If the TEI body contains <tei:w> elements, each <w> is treated as one token boundary. If it does not, the body’s flow text is tokenized through the standard plaintext pipeline.

Custom lexica

The Hebrew pack ships with a seed lexicon (six rabbinic abbreviations, two plene/defective pairs). You almost certainly want to extend it with project-specific entries:

from tracealign.lang.hebrew.pack import HebrewLanguagePack
from tracealign.lang.registry import register_language
from tracealign.model import Lexica

extra = Lexica(
    abbreviations={"רמב\"ם": ["רבי משה בן מימון"]},
    plene_defective_pairs=[("ירושלים", "ירושלם")],
)
pack = HebrewLanguagePack()
pack.lexica = pack.lexica.merge(extra)
register_language(pack)  # replaces the auto-registered one

Lexica.merge() is union-on-conflict — order-preserving deduplication for both abbreviation expansions and plene/defective pairs.

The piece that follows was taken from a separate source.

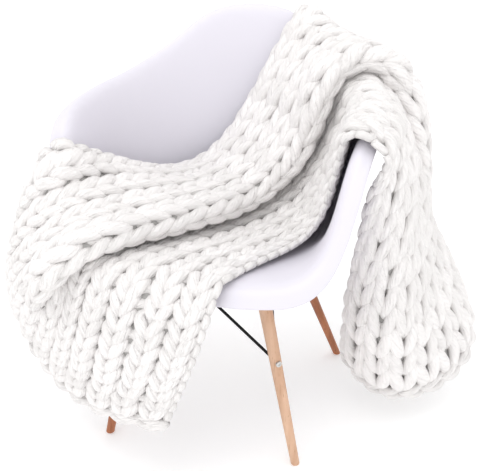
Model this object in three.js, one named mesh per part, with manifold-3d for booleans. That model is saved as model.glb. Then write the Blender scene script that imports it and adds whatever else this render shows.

You can also load lexica from JSON files:

lex = Lexica.load({
    "abbreviations": "my_abbrev.json",
    "plene_defective_pairs": "my_plene.json",
})

JSON shapes:

{"ר\"י": ["רבי ישמעאל", "רבי יהודה"]}
[["דויד", "דוד"], ["משיח", "מאשיח"]]

Configuring the aligner

from tracealign.align import AlignerConfig

cfg = AlignerConfig(
    gap_open=-2.5,
    gap_extend=-0.4,
    abbrev_lookahead=True,
    abbrev_max_span=5,
)
result = tracealign.align(a, b, lang="hbo", config=cfg)

Defaults (gap_open=-2.0, gap_extend=-0.5, abbrev_max_span=4, semi-global on both sides) work well for the Hebrew pack out of the box. Adjust if you see persistent gap mis-placements or if your texts use abbreviations that expand to more than four tokens.